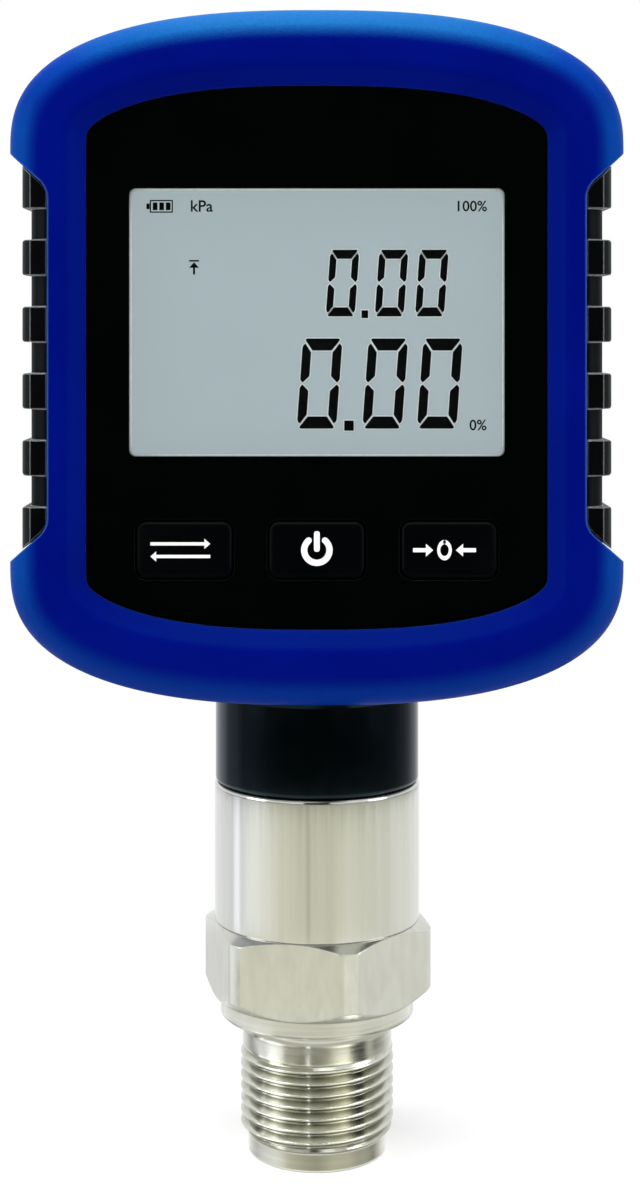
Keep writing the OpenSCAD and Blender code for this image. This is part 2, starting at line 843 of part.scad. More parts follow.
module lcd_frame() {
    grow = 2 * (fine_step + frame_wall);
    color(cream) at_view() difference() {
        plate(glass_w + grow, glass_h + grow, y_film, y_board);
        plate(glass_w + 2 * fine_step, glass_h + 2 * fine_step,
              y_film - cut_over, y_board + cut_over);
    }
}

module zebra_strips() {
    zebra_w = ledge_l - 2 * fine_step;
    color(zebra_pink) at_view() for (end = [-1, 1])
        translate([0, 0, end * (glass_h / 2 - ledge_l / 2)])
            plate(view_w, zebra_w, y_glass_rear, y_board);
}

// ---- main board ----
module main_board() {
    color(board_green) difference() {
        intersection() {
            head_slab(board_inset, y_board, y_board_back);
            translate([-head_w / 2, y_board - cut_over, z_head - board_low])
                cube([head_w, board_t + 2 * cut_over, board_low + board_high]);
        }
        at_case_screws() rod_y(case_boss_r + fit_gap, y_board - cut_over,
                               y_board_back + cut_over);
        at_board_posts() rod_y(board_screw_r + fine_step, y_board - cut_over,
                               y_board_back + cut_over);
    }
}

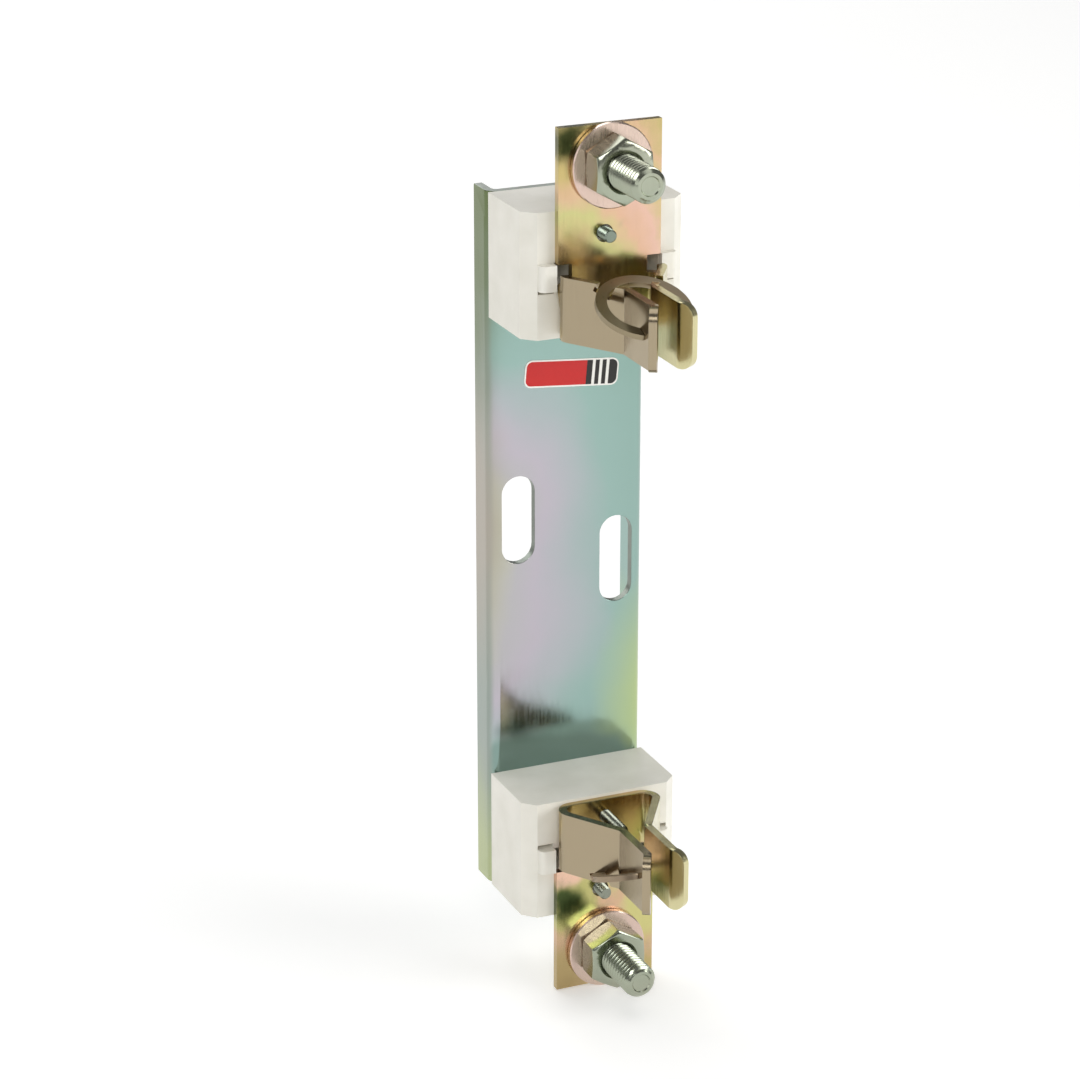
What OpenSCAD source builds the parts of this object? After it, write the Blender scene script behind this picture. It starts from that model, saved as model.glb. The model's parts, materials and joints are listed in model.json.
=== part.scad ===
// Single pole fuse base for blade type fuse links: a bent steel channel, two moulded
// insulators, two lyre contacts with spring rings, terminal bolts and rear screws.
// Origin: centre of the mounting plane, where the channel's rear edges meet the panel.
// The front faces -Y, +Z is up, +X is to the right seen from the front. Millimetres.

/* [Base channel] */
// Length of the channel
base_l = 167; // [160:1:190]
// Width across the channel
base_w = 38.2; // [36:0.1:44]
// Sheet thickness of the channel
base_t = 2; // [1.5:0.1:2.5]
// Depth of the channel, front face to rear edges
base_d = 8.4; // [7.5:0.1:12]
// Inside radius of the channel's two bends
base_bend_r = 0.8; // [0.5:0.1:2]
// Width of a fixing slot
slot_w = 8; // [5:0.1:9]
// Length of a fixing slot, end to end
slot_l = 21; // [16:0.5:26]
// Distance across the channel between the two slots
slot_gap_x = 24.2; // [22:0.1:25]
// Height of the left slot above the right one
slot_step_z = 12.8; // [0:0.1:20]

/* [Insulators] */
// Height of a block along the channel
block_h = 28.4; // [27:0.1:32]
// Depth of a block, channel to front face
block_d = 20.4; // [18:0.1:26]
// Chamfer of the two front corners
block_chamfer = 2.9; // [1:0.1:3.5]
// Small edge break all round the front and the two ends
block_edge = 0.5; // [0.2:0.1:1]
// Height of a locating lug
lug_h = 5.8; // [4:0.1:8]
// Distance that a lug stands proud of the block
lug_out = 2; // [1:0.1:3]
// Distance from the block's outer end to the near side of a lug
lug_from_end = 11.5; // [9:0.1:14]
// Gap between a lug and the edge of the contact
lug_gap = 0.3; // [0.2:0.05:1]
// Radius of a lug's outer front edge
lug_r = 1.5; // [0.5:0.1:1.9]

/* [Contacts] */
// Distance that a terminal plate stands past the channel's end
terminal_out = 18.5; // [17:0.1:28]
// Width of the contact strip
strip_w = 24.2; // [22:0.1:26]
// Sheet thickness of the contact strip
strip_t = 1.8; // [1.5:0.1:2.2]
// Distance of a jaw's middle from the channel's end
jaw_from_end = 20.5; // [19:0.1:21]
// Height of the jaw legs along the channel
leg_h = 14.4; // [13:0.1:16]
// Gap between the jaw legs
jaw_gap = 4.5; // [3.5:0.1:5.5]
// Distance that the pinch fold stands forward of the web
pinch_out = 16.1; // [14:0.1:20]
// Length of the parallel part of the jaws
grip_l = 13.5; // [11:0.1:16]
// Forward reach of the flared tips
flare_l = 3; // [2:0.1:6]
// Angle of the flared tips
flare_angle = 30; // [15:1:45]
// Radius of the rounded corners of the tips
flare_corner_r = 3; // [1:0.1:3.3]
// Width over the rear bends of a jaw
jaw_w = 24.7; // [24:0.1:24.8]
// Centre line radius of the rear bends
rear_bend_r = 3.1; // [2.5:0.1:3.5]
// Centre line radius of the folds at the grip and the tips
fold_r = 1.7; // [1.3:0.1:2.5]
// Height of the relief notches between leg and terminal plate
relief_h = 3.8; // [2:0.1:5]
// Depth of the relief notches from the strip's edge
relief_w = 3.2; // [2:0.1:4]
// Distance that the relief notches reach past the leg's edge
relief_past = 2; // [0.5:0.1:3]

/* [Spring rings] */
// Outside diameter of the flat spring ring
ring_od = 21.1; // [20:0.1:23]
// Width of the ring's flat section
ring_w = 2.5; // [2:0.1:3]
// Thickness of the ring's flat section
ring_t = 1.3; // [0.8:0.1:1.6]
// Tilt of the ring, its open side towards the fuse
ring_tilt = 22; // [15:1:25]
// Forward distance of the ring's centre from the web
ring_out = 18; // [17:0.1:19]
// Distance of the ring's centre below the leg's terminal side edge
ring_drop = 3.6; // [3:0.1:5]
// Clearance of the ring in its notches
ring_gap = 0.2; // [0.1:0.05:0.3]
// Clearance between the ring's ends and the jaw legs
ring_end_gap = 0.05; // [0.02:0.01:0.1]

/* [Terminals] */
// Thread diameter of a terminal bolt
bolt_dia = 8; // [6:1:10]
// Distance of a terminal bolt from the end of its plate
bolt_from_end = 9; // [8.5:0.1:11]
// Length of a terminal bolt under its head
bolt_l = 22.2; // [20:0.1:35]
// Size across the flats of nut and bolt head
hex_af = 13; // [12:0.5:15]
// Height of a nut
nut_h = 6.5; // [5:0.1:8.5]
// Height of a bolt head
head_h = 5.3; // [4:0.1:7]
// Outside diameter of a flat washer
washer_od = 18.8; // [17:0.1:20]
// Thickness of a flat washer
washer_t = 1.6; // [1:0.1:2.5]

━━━

● Written instruction: Repeat the data precisely, line by line.

● Solution for this problem:
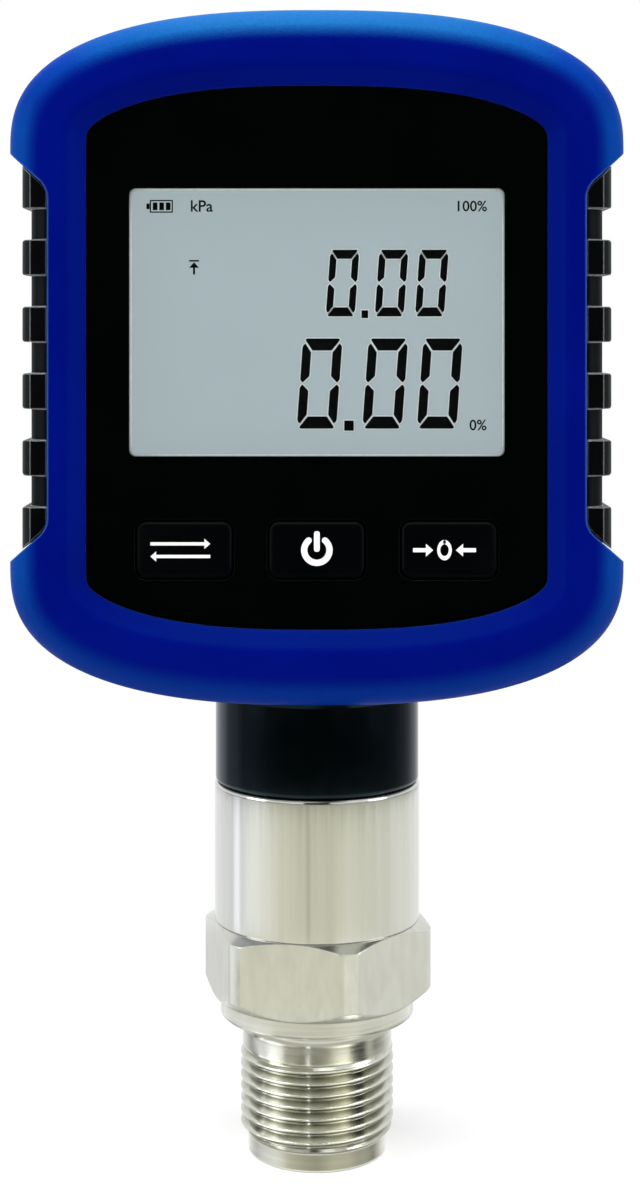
Keep writing the OpenSCAD and Blender code for this image. This is part 2, starting at line 843 of part.scad. More parts follow.
module lcd_frame() {
    grow = 2 * (fine_step + frame_wall);
    color(cream) at_view() difference() {
        plate(glass_w + grow, glass_h + grow, y_film, y_board);
        plate(glass_w + 2 * fine_step, glass_h + 2 * fine_step,
              y_film - cut_over, y_board + cut_over);
    }
}

module zebra_strips() {
    zebra_w = ledge_l - 2 * fine_step;
    color(zebra_pink) at_view() for (end = [-1, 1])
        translate([0, 0, end * (glass_h / 2 - ledge_l / 2)])
            plate(view_w, zebra_w, y_glass_rear, y_board);
}

// ---- main board ----
module main_board() {
    color(board_green) difference() {
        intersection() {
            head_slab(board_inset, y_board, y_board_back);
            translate([-head_w / 2, y_board - cut_over, z_head - board_low])
                cube([head_w, board_t + 2 * cut_over, board_low + board_high]);
        }
        at_case_screws() rod_y(case_boss_r + fit_gap, y_board - cut_over,
                               y_board_back + cut_over);
        at_board_posts() rod_y(board_screw_r + fine_step, y_board - cut_over,
                               y_board_back + cut_over);
    }
}

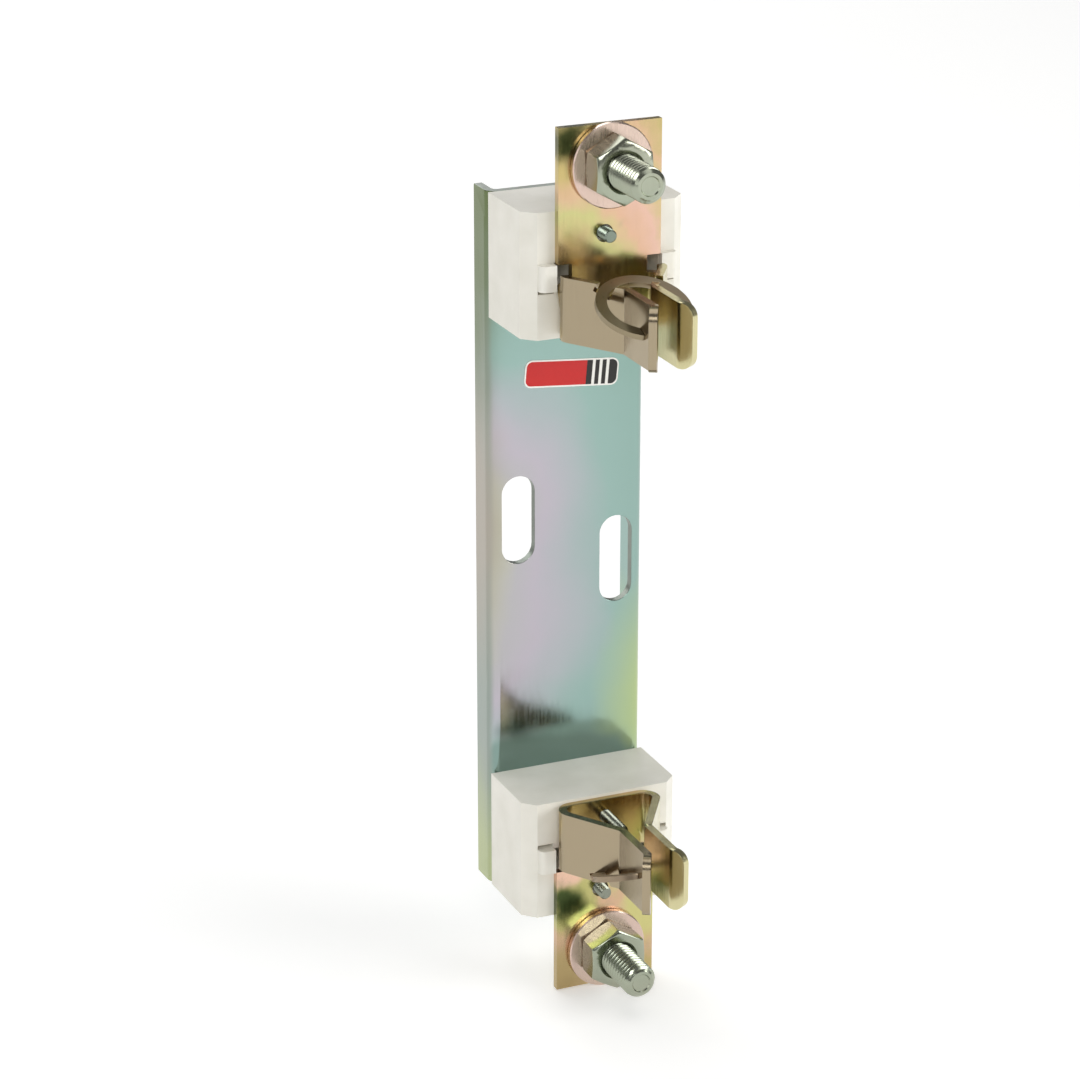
What OpenSCAD source builds the parts of this object? After it, write the Blender scene script behind this picture. It starts from that model, saved as model.glb. The model's parts, materials and joints are listed in model.json.
=== part.scad ===
// Single pole fuse base for blade type fuse links: a bent steel channel, two moulded
// insulators, two lyre contacts with spring rings, terminal bolts and rear screws.
// Origin: centre of the mounting plane, where the channel's rear edges meet the panel.
// The front faces -Y, +Z is up, +X is to the right seen from the front. Millimetres.

/* [Base channel] */
// Length of the channel
base_l = 167; // [160:1:190]
// Width across the channel
base_w = 38.2; // [36:0.1:44]
// Sheet thickness of the channel
base_t = 2; // [1.5:0.1:2.5]
// Depth of the channel, front face to rear edges
base_d = 8.4; // [7.5:0.1:12]
// Inside radius of the channel's two bends
base_bend_r = 0.8; // [0.5:0.1:2]
// Width of a fixing slot
slot_w = 8; // [5:0.1:9]
// Length of a fixing slot, end to end
slot_l = 21; // [16:0.5:26]
// Distance across the channel between the two slots
slot_gap_x = 24.2; // [22:0.1:25]
// Height of the left slot above the right one
slot_step_z = 12.8; // [0:0.1:20]

/* [Insulators] */
// Height of a block along the channel
block_h = 28.4; // [27:0.1:32]
// Depth of a block, channel to front face
block_d = 20.4; // [18:0.1:26]
// Chamfer of the two front corners
block_chamfer = 2.9; // [1:0.1:3.5]
// Small edge break all round the front and the two ends
block_edge = 0.5; // [0.2:0.1:1]
// Height of a locating lug
lug_h = 5.8; // [4:0.1:8]
// Distance that a lug stands proud of the block
lug_out = 2; // [1:0.1:3]
// Distance from the block's outer end to the near side of a lug
lug_from_end = 11.5; // [9:0.1:14]
// Gap between a lug and the edge of the contact
lug_gap = 0.3; // [0.2:0.05:1]
// Radius of a lug's outer front edge
lug_r = 1.5; // [0.5:0.1:1.9]

/* [Contacts] */
// Distance that a terminal plate stands past the channel's end
terminal_out = 18.5; // [17:0.1:28]
// Width of the contact strip
strip_w = 24.2; // [22:0.1:26]
// Sheet thickness of the contact strip
strip_t = 1.8; // [1.5:0.1:2.2]
// Distance of a jaw's middle from the channel's end
jaw_from_end = 20.5; // [19:0.1:21]
// Height of the jaw legs along the channel
leg_h = 14.4; // [13:0.1:16]
// Gap between the jaw legs
jaw_gap = 4.5; // [3.5:0.1:5.5]
// Distance that the pinch fold stands forward of the web
pinch_out = 16.1; // [14:0.1:20]
// Length of the parallel part of the jaws
grip_l = 13.5; // [11:0.1:16]
// Forward reach of the flared tips
flare_l = 3; // [2:0.1:6]
// Angle of the flared tips
flare_angle = 30; // [15:1:45]
// Radius of the rounded corners of the tips
flare_corner_r = 3; // [1:0.1:3.3]
// Width over the rear bends of a jaw
jaw_w = 24.7; // [24:0.1:24.8]
// Centre line radius of the rear bends
rear_bend_r = 3.1; // [2.5:0.1:3.5]
// Centre line radius of the folds at the grip and the tips
fold_r = 1.7; // [1.3:0.1:2.5]
// Height of the relief notches between leg and terminal plate
relief_h = 3.8; // [2:0.1:5]
// Depth of the relief notches from the strip's edge
relief_w = 3.2; // [2:0.1:4]
// Distance that the relief notches reach past the leg's edge
relief_past = 2; // [0.5:0.1:3]

/* [Spring rings] */
// Outside diameter of the flat spring ring
ring_od = 21.1; // [20:0.1:23]
// Width of the ring's flat section
ring_w = 2.5; // [2:0.1:3]
// Thickness of the ring's flat section
ring_t = 1.3; // [0.8:0.1:1.6]
// Tilt of the ring, its open side towards the fuse
ring_tilt = 22; // [15:1:25]
// Forward distance of the ring's centre from the web
ring_out = 18; // [17:0.1:19]
// Distance of the ring's centre below the leg's terminal side edge
ring_drop = 3.6; // [3:0.1:5]
// Clearance of the ring in its notches
ring_gap = 0.2; // [0.1:0.05:0.3]
// Clearance between the ring's ends and the jaw legs
ring_end_gap = 0.05; // [0.02:0.01:0.1]

/* [Terminals] */
// Thread diameter of a terminal bolt
bolt_dia = 8; // [6:1:10]
// Distance of a terminal bolt from the end of its plate
bolt_from_end = 9; // [8.5:0.1:11]
// Length of a terminal bolt under its head
bolt_l = 22.2; // [20:0.1:35]
// Size across the flats of nut and bolt head
hex_af = 13; // [12:0.5:15]
// Height of a nut
nut_h = 6.5; // [5:0.1:8.5]
// Height of a bolt head
head_h = 5.3; // [4:0.1:7]
// Outside diameter of a flat washer
washer_od = 18.8; // [17:0.1:20]
// Thickness of a flat washer
washer_t = 1.6; // [1:0.1:2.5]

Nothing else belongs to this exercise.